Decision Date25 March 2003
Docket NumberNo. 01-1269.,01-1269.
Citation538 U.S. 188
PartiesCITY OF CUYAHOGA FALLS, OHIO, et al. v. BUCKEYE COMMUNITY HOPE FOUNDATION et al.
CourtU.S. Supreme Court

O'Connor, J.,

delivered the opinion for a unanimous Court.

Scalia, J.,

filed a concurring opinion, in which

Thomas, J.,

joined.

JUSTICE O'CONNOR

delivered the opinion of the Court.

In 1995, the city of Cuyahoga Falls, Ohio (hereinafter City), submitted to voters a facially neutral referendum petition that called for the repeal of a municipal housing ordinance authorizing construction of a low-income housing complex. The United States Court of Appeals for the Sixth Circuit found genuine issues of material fact with regard to whether the City violated the Equal Protection Clause, the Due Process Clause, and the Fair Housing Act, 82 Stat. 81, as amended, 42 U.S.C. § 3601 et seq., by placing the petition on the ballot. We granted certiorari to determine whether the Sixth Circuit erred in ruling that respondents' suit against the City could proceed to trial.

I
A

In June 1995, respondents Buckeye Community Hope Foundation, a nonprofit corporation dedicated to developing affordable housing through the use of low-income tax credits, and others (hereinafter Buckeye or respondents), purchased land zoned for apartments in Cuyahoga Falls, Ohio. In February 1996, Buckeye submitted a site plan for Pleasant Meadows, a multifamily, low-income housing complex, to the city planning commission. Residents of Cuyahoga Falls immediately expressed opposition to the proposal. See 263 F.3d 627, 630 (CA6 2001). After respondents agreed to various conditions, including that it build an earthen wall surrounded by a fence on one side of the complex, the commission unanimously approved the site plan and submitted it to the city council for final authorization.

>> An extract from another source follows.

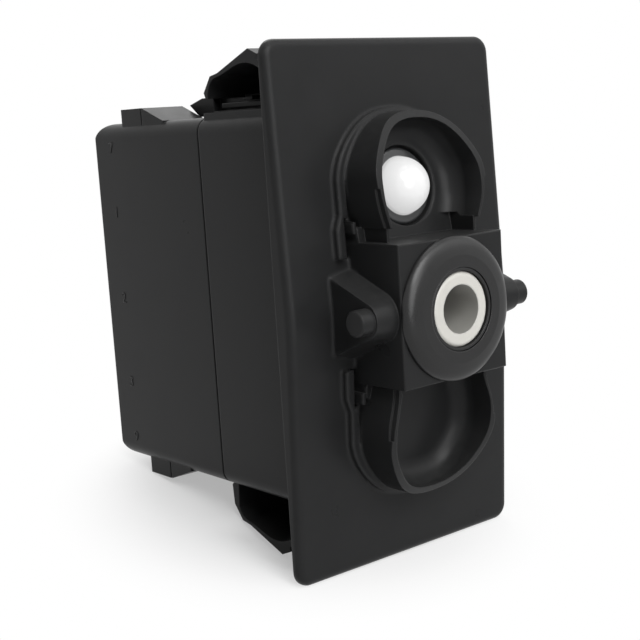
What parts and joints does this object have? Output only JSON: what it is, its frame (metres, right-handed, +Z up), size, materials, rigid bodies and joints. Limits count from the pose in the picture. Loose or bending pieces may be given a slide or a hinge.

As the final approval process unfolded, public opposition to the plan resurfaced and eventually coalesced into a referendum petition drive. See Cuyahoga Falls City Charter, Art. 9, § 2 (hereinafter City Charter), App. 14 (giving voters "the power to approve or reject at the polls any ordinance or resolution passed by the Council" within 30 days of the ordinance's passage). At city council meetings and independent gatherings, some of which the mayor attended to express his personal opposition to the site plan, citizens of Cuyahoga Falls voiced various concerns: that the development would cause crime and drug activity to escalate, that families with children would move in, and that the complex would attract a population similar to the one on Prange Drive, the City's only African-American neighborhood. See, e.g., 263 F.3d, at 636-637; App. 98, 139, 191; Tr. 182-185, 270, 316. Nevertheless, because the plan met all municipal zoning requirements, the city council approved the project on April 1, 1996, through City Ordinance No. 48-1996.

On April 29, a group of citizens filed a formal petition with the City requesting that the ordinance be repealed or submitted to a popular vote. Pursuant to the City Charter, which provides that an ordinance challenged by a petition "shall [not] go into effect until approved by a majority" of voters, the filing stayed the implementation of the site plan. Art. 9, § 2, App. 15. On April 30, respondents sought an injunction against the petition in state court, arguing that the Ohio Constitution does not authorize popular referendums on administrative matters. On May 31, the Court of Common Pleas denied the injunction. Buckeye Community Hope Foundation v. Cuyahoga Falls, Civ. No. 96-05-1701, (Summit County), App. to Pet. for Cert. 255a. A month later, respondents nonetheless requested building permits from the City in order to begin construction. On June 26, the city engineer rejected the request after being advised by the city law director that the permits "could not be issued because the site plan ordinance `does not take effect' due to the petitions." 263 F.3d, at 633.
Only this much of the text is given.